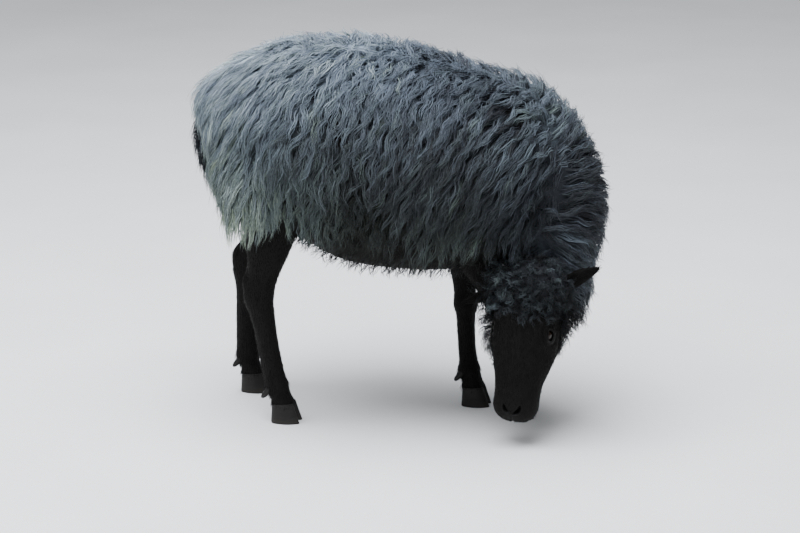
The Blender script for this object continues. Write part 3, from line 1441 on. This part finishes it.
# The pieces of the fleece, the strands in each of their locks and the rings of a strand
FLEECE_REGIONS = (
    ("rump_wool_right", 12, 6),
    ("rump_wool_left", 9, 6),
    ("flank_wool_right", 9, 9),
    ("flank_wool_left", 7, 8),
    ("shoulder_wool_right", 9, 9),
    ("shoulder_wool_left", 7, 8),
    ("neck_wool_right", 10, 6),
    ("neck_wool_left", 8, 6),
)
REGION_BORDERS = (-0.185, -0.015, 0.145)

# How far inside the head the wool of the neck may be rooted, the rings of a lock, how its length and height
# vary, and how far apart the groups are in which locks cling together
WOOL_IN_HEAD = 0.006
LOCK_RINGS = 12
LOCK_LENGTHS = (0.8, 1.15)
LOCK_LIFTS = (0.75, 1.1)
GATHER_SPACING = 0.027

# Between which places the wool changes: away from the tail, up, back and forward along the gaskins, and
# towards the ends of the rump and the chest
TAIL_TOP = (-0.345, 0.0, 0.530)
TAIL_REACHES = (0.03, 0.11)
GASKIN_HEIGHTS = (0.370, 0.450)
GASKIN_BACK = (0.11, 0.17)
GASKIN_FRONT = (-0.25, -0.19)
RUMP_END = (0.30, 0.35)
CHEST_END = (0.28, 0.35)

# The wool ends round the tail behind a place, within a half width and below a height
BESIDE_TAIL = (-0.290, 0.036, 0.580)


def pick(rows, keep):
    """The rows of each part of a tuple of arrays for which keep is true."""
    return type(rows)(*(part[keep] for part in rows))


def gathered(form, places, guides, kinds, lift, chance):
    """The locks drawn together in groups towards their tips, as neighbouring locks cling in a long coat."""
    rings = guides.centres.shape[1]
    centres, normals = scattered(form, GATHER_SPACING, chance, lambda _, normals: normals[:, 2] > UNDERSIDE)
    lifts = np.full(len(centres), lift)
    common = coat_at(centres)
    leaders = trace_locks(form, centres, normals, lie_of_wool, common, lifts, chance, rings)
    nearest = ((places[:, None] - centres[None]) ** 2).sum(axis=2).argmin(axis=1)
    share = np.linspace(0, 1, rings)[None, :, None]
    pull = kinds.gather[:, None, None] * share**1.4
    return guides._replace(centres=guides.centres + (leaders.centres[nearest] - guides.centres) * pull)


def region_of(places):
    """The number of the fleece region that each place is in."""
    return 2 * np.searchsorted(REGION_BORDERS, places[:, 0]) + (places[:, 1] > 0)


def unwrapped(places):
    """Each place on the body's skin laid flat: how far along the body and how far round it."""
    station, forwards, along = nearest_station(places)
    outwards = places - station[:, :3]
    left = np.array((0.0, 1.0, 0.0))
    up = np.cross(forwards, left)
    around = np.arctan2((outwards * left).sum(axis=1), (outwards * -up).sum(axis=1))
    inner = dot(outwards, forwards)[:, 0]
    return np.stack((along + inner, around), axis=1)


def short_woolled(places, normals):
    """Whether each place is under the body, where the wool is short; under the neck it is long."""
    return normals[:, 2] < np.where(places[:, 0] > NECK_BASE_X, NECK_UNDERSIDE, UNDERSIDE)


def over_tail(places):
    """Whether wool at a place would hang over the tail."""
    back, half_width, top = BESIDE_TAIL
    return (places[:, 0] < back) & (np.abs(places[:, 1]) < half_width) & (places[:, 2] < top)


def clear_of_face(guides):
    """Whether each lock stays out of the head and does not fall over the face."""
    tips = guides.centres[:, ROOTED_RINGS:]
    places = moved(tips.reshape(-1, 3), HEAD.inverted())
    depth, half_width = FACE_ROOM
    in_front = (places[:, 2] > -depth) & (np.abs(places[:, 1]) < half_width) & (places[:, 0] > 0.0)
    return ~in_front.reshape(tips.shape[:2]).any(axis=1)


# How many rings of a lock may lie in the face's room, and how deep and wide to each side that room is
ROOTED_RINGS = 3
FACE_ROOM = (0.085, 0.060)

# The deep crease where the wool parts as the neck bends, the way out of it and how wide it gapes, and between
# which distances from it the locks go from this share of their tone to all of it, and the felt from black
CREASE = ((0.196, -0.078, 0.598), (0.210, -0.086, 0.585), (0.226, -0.093, 0.569))
CREASE_FACING = (0.15, -0.65, 0.74)
CREASE_HALF_WIDTH = 0.0038
CREASE_TONE = 0.30
CREASE_SHADOW = (0.007, 0.020)
CREASE_FELT = (0.012, 0.024)

# How much locks vary in tone and warmth, how many are faded, and how much paler and warmer those are
TONE_SPREAD = 0.06
WARMTH_SPREAD = 0.10
FADED_SHARE = 0.06
FADED_TONE = 0.08
FADED_WARMTH = 0.35


def crease_gap(places):
    """How far places are to one side of the crease; depth below it counts less."""
    facing = unit(CREASE_FACING)
    offset = places[..., None, :] - smoothed(CREASE, 5)
    offset = offset - 0.6 * (offset @ facing)[..., None] * facing
    return np.linalg.norm(offset, axis=-1).min(axis=-1)


def lock_tones(places, kinds, chance):
    """The tone and warmth of each lock, with paler and browner locks scattered as in a weathered fleece."""
    count = len(places)
    tone = kinds.pale + chance.normal(0, TONE_SPREAD, count)
    warmth = kinds.warm + chance.normal(0, WARMTH_SPREAD, count)
    faded = chance.random(count) < FADED_SHARE
    return tone + faded * FADED_TONE, warmth + faded * FADED_WARMTH


def repeated(kind, count):
    """One kind of wool for each of a number of locks."""
    return Coat(*(np.full(count, value) for value in kind))


# The wool of the belly and of the tail, whose place and reach don't count, and for each how far apart the
# locks are, how far they stand off and the strands in each
BELLY_WOOL = Coat(0, 0, 1, 1, 0.030, 0.0030, 0.0022, 0.50, 0, 0.9, BELLY_PALE, 0.3)
BELLY_LOCKS = (0.0120, 0.006, 3)
TAIL_WOOL = Coat(0, 0, 1, 1, 0.062, 0.0020, 0.0, 0.50, 0, 0.16, TAIL_PALE, 0.1)
TAIL_LOCKS = (0.0046, 0.012, 4)
TAIL_WOOL_X = -0.322
TAIL_MIDDLE_X = -0.335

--

Each line of the listing should be echoed back exactly.

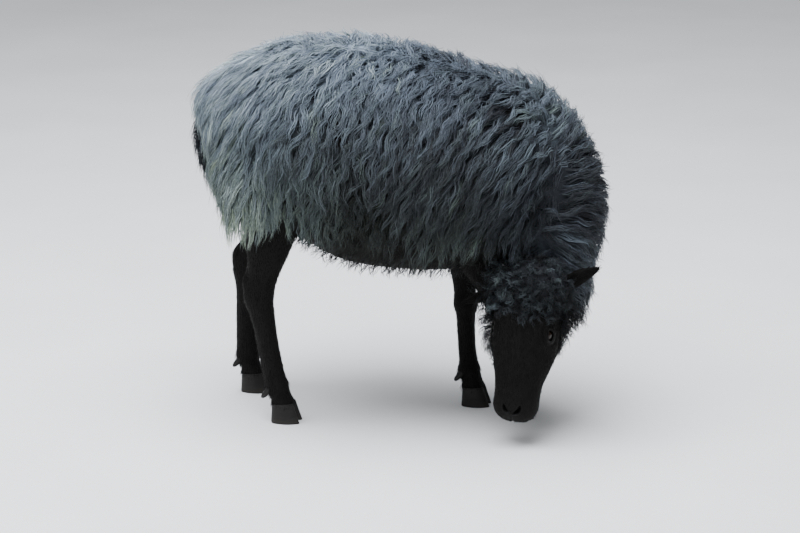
The Blender script for this object continues. Write part 3, from line 1441 on. This part finishes it.
# The pieces of the fleece, the strands in each of their locks and the rings of a strand
FLEECE_REGIONS = (
    ("rump_wool_right", 12, 6),
    ("rump_wool_left", 9, 6),
    ("flank_wool_right", 9, 9),
    ("flank_wool_left", 7, 8),
    ("shoulder_wool_right", 9, 9),
    ("shoulder_wool_left", 7, 8),
    ("neck_wool_right", 10, 6),
    ("neck_wool_left", 8, 6),
)
REGION_BORDERS = (-0.185, -0.015, 0.145)

# How far inside the head the wool of the neck may be rooted, the rings of a lock, how its length and height
# vary, and how far apart the groups are in which locks cling together
WOOL_IN_HEAD = 0.006
LOCK_RINGS = 12
LOCK_LENGTHS = (0.8, 1.15)
LOCK_LIFTS = (0.75, 1.1)
GATHER_SPACING = 0.027

# Between which places the wool changes: away from the tail, up, back and forward along the gaskins, and
# towards the ends of the rump and the chest
TAIL_TOP = (-0.345, 0.0, 0.530)
TAIL_REACHES = (0.03, 0.11)
GASKIN_HEIGHTS = (0.370, 0.450)
GASKIN_BACK = (0.11, 0.17)
GASKIN_FRONT = (-0.25, -0.19)
RUMP_END = (0.30, 0.35)
CHEST_END = (0.28, 0.35)

# The wool ends round the tail behind a place, within a half width and below a height
BESIDE_TAIL = (-0.290, 0.036, 0.580)


def pick(rows, keep):
    """The rows of each part of a tuple of arrays for which keep is true."""
    return type(rows)(*(part[keep] for part in rows))


def gathered(form, places, guides, kinds, lift, chance):
    """The locks drawn together in groups towards their tips, as neighbouring locks cling in a long coat."""
    rings = guides.centres.shape[1]
    centres, normals = scattered(form, GATHER_SPACING, chance, lambda _, normals: normals[:, 2] > UNDERSIDE)
    lifts = np.full(len(centres), lift)
    common = coat_at(centres)
    leaders = trace_locks(form, centres, normals, lie_of_wool, common, lifts, chance, rings)
    nearest = ((places[:, None] - centres[None]) ** 2).sum(axis=2).argmin(axis=1)
    share = np.linspace(0, 1, rings)[None, :, None]
    pull = kinds.gather[:, None, None] * share**1.4
    return guides._replace(centres=guides.centres + (leaders.centres[nearest] - guides.centres) * pull)


def region_of(places):
    """The number of the fleece region that each place is in."""
    return 2 * np.searchsorted(REGION_BORDERS, places[:, 0]) + (places[:, 1] > 0)


def unwrapped(places):
    """Each place on the body's skin laid flat: how far along the body and how far round it."""
    station, forwards, along = nearest_station(places)
    outwards = places - station[:, :3]
    left = np.array((0.0, 1.0, 0.0))
    up = np.cross(forwards, left)
    around = np.arctan2((outwards * left).sum(axis=1), (outwards * -up).sum(axis=1))
    inner = dot(outwards, forwards)[:, 0]
    return np.stack((along + inner, around), axis=1)


def short_woolled(places, normals):
    """Whether each place is under the body, where the wool is short; under the neck it is long."""
    return normals[:, 2] < np.where(places[:, 0] > NECK_BASE_X, NECK_UNDERSIDE, UNDERSIDE)


def over_tail(places):
    """Whether wool at a place would hang over the tail."""
    back, half_width, top = BESIDE_TAIL
    return (places[:, 0] < back) & (np.abs(places[:, 1]) < half_width) & (places[:, 2] < top)


def clear_of_face(guides):
    """Whether each lock stays out of the head and does not fall over the face."""
    tips = guides.centres[:, ROOTED_RINGS:]
    places = moved(tips.reshape(-1, 3), HEAD.inverted())
    depth, half_width = FACE_ROOM
    in_front = (places[:, 2] > -depth) & (np.abs(places[:, 1]) < half_width) & (places[:, 0] > 0.0)
    return ~in_front.reshape(tips.shape[:2]).any(axis=1)


# How many rings of a lock may lie in the face's room, and how deep and wide to each side that room is
ROOTED_RINGS = 3
FACE_ROOM = (0.085, 0.060)

# The deep crease where the wool parts as the neck bends, the way out of it and how wide it gapes, and between
# which distances from it the locks go from this share of their tone to all of it, and the felt from black
CREASE = ((0.196, -0.078, 0.598), (0.210, -0.086, 0.585), (0.226, -0.093, 0.569))
CREASE_FACING = (0.15, -0.65, 0.74)
CREASE_HALF_WIDTH = 0.0038
CREASE_TONE = 0.30
CREASE_SHADOW = (0.007, 0.020)
CREASE_FELT = (0.012, 0.024)

# How much locks vary in tone and warmth, how many are faded, and how much paler and warmer those are
TONE_SPREAD = 0.06
WARMTH_SPREAD = 0.10
FADED_SHARE = 0.06
FADED_TONE = 0.08
FADED_WARMTH = 0.35


def crease_gap(places):
    """How far places are to one side of the crease; depth below it counts less."""
    facing = unit(CREASE_FACING)
    offset = places[..., None, :] - smoothed(CREASE, 5)
    offset = offset - 0.6 * (offset @ facing)[..., None] * facing
    return np.linalg.norm(offset, axis=-1).min(axis=-1)


def lock_tones(places, kinds, chance):
    """The tone and warmth of each lock, with paler and browner locks scattered as in a weathered fleece."""
    count = len(places)
    tone = kinds.pale + chance.normal(0, TONE_SPREAD, count)
    warmth = kinds.warm + chance.normal(0, WARMTH_SPREAD, count)
    faded = chance.random(count) < FADED_SHARE
    return tone + faded * FADED_TONE, warmth + faded * FADED_WARMTH


def repeated(kind, count):
    """One kind of wool for each of a number of locks."""
    return Coat(*(np.full(count, value) for value in kind))


# The wool of the belly and of the tail, whose place and reach don't count, and for each how far apart the
# locks are, how far they stand off and the strands in each
BELLY_WOOL = Coat(0, 0, 1, 1, 0.030, 0.0030, 0.0022, 0.50, 0, 0.9, BELLY_PALE, 0.3)
BELLY_LOCKS = (0.0120, 0.006, 3)
TAIL_WOOL = Coat(0, 0, 1, 1, 0.062, 0.0020, 0.0, 0.50, 0, 0.16, TAIL_PALE, 0.1)
TAIL_LOCKS = (0.0046, 0.012, 4)
TAIL_WOOL_X = -0.322
TAIL_MIDDLE_X = -0.335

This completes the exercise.